Today I have a special reason for highlighting the post from the Together Trust on Training ships because it takes me a little closer to my grandfather.
This weeks post focuses on Training Ships which the “Committee of the Manchester Refuges [used] to give a trade to some of the sturdier boys who came under their care.”*
My own grandfather was sent from Derby by the Guardians to the Training Ship Exmouth in the May of 1913 aged just 14 because his mother “was unfit to have control.” He and his siblings had been pretty much in care since great grandmother returned to Derby to have her last child in the Derby Workhouse in 1902.
In that May my great aunt who was just 11 was packed off to the North East as a domestic servant. The elder brother was not picked up till December when aged 15 he too was sent to TS Exmouth, although in his case he seems to have opted instead to go to Canada as a British Home Child.

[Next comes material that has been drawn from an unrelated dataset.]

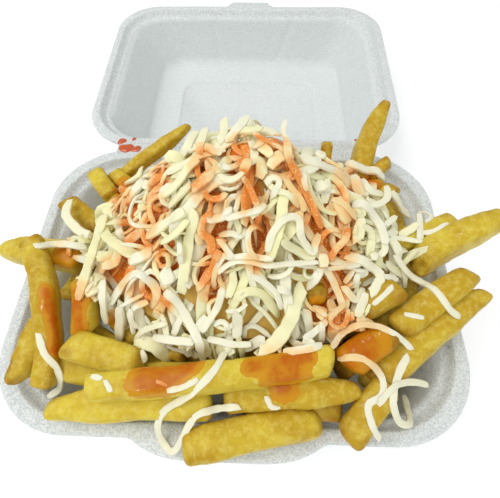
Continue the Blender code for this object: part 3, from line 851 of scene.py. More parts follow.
def add_fry(tubes, draw, start, end, width, height, bow, pointed=(0, 0), browned=0.0, kind="loose"):
    """A stick from end to end, cut at a slant, blunt or pointed at its ends."""
    start, end = np.array(start, float), np.array(end, float)
    length = np.linalg.norm(end - start)
    share = 0.5 + 0.5 * np.sin(math.pi / 2 * np.linspace(-1, 1, FRY_RINGS[kind]))
    line = fry_line(draw, start, end, bow, share)
    size = fry_size(line, share, DOMED_LENGTH * width / length, pointed)
    sides, aboves = frames_along(line, draw.uniform(-0.12, 0.12) + draw.uniform(-0.2, 0.2) * share)
    across, over = section(FRY_SIDES, FRY_SQUARENESS)
    wide = across[None, :] * (size * width / 2)[:, None]
    tall = over[None, :] * (size * height / 2)[:, None]
    slant = [draw.uniform(-SLANT, SLANT) for _ in range(4)]
    near = np.clip(1 - share * length / width, 0, 1)[:, None]
    far = np.clip(1 - (1 - share) * length / width, 0, 1)[:, None]
    shift = near * (slant[0] * wide + slant[1] * tall) + far * (slant[2] * wide + slant[3] * tall)
    rings = tube_rings(line, sides, aboves, wide, tall) + (end - start) / length * shift[..., None]
    blister(rings, line)
    tip = np.maximum(near[:, 0], far[:, 0])
    corner = np.tile(np.abs(2 * across * over / (across ** 2 + over ** 2)) ** 4, (len(line), 1))
    tubes.add(rings, tip=tip, tone=draw.uniform(0, 1), browned=browned, corner=corner)


# %% [markdown]
# The solids place eleven loose fries round the heap's hidden sides by a seeded draw. The same draw
# here gives the same places. Smaller ones then fill the slope between them and the tray's wall.

# %% The heap's rule
HEAP_CENTRE = np.array((4.0, 4.0))
HEAP_RADII = np.array((70.0, 49.0))
HEAP_TOP = 92.0
HEAP_SKIRT = 46.0
HEAP_SLOPE = 1.3
HEAP_LEAN = 22.0
CORE_WAIST = ((0.72, 4.4), (0.85, 20.0), (0.95, 36.0), (0.96, 41.0))
CHEESE_EDGE = 0.88
CHEESE_THICKNESS = (10.0, 2.0)


def heap_point(rho, angle, height):
    """A point of the heap, which leans back as it rises."""
    y_centre = HEAP_CENTRE[1] + HEAP_LEAN * (1 - rho)
    return np.array((HEAP_CENTRE[0] + HEAP_RADII[0] * rho * math.cos(angle),
                     y_centre + HEAP_RADII[1] * rho * math.sin(angle), height))


def cheese_top(rho):
    return HEAP_SKIRT + (HEAP_TOP - HEAP_SKIRT) * (1 - rho ** HEAP_SLOPE)


def fries_top(rho):
    middle, edge = CHEESE_THICKNESS
    share = min(1.0, (rho / CHEESE_EDGE) ** 2)
    return cheese_top(rho) - middle * (1 - share) - edge * share


print("heap", 2 * HEAP_RADII, "mm in plan,", HEAP_TOP, "mm high")

# %% Loose fries
FRIES_SEED = 3
LOOSE_FRIES = 11
LOOSE_ARC = (-0.12 * math.pi, 1.02 * math.pi)
LOOSE_LIMIT = np.array((72.0, 50.0))
LOOSE_LEVEL = (37.5, 42.0)
SIDE_DROP = 7.0
FILLERS = 46
FILLER_LEVEL = (14.0, 44.0)
FILLER_LOWEST = 11.0
FILLER_SEED = 17


def lying(draw, angle, spread, lengths, tilt):
    """Half a fry that lies along the heap's skirt, as a vector from its middle."""
    tangent = heap_point(1.0, angle + 0.05, 0.0) - heap_point(1.0, angle - 0.05, 0.0)
    heading = math.atan2(tangent[1], tangent[0]) + draw.uniform(-spread, spread)
    half = draw.uniform(*lengths) / 2
    return np.array((math.cos(heading), math.sin(heading), draw.uniform(-tilt, tilt))) * half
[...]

Now the extent of the documents for both boys in relation to the ship comes down to just one entry in the ledger for my grandfather which records his admission and his departure a year later to a ship.
The ships were designed to give boys a mix of sound discipline and training to fit them for the sea and perhaps unfairly I have always regarded them as akin to a naval boot camp. Now with the help of this post I can see there was more.
And having no documents of his life for this period and only a handful of photographs of training ships here is a little of the missing detail which might throw a light on the life of my grandfather.
It also reveals another aspect to the care of our young people in the late 19th and early 20th centuries and suggests that other strategies were being employed alongside that of shipping them off to Canada as British Home Children.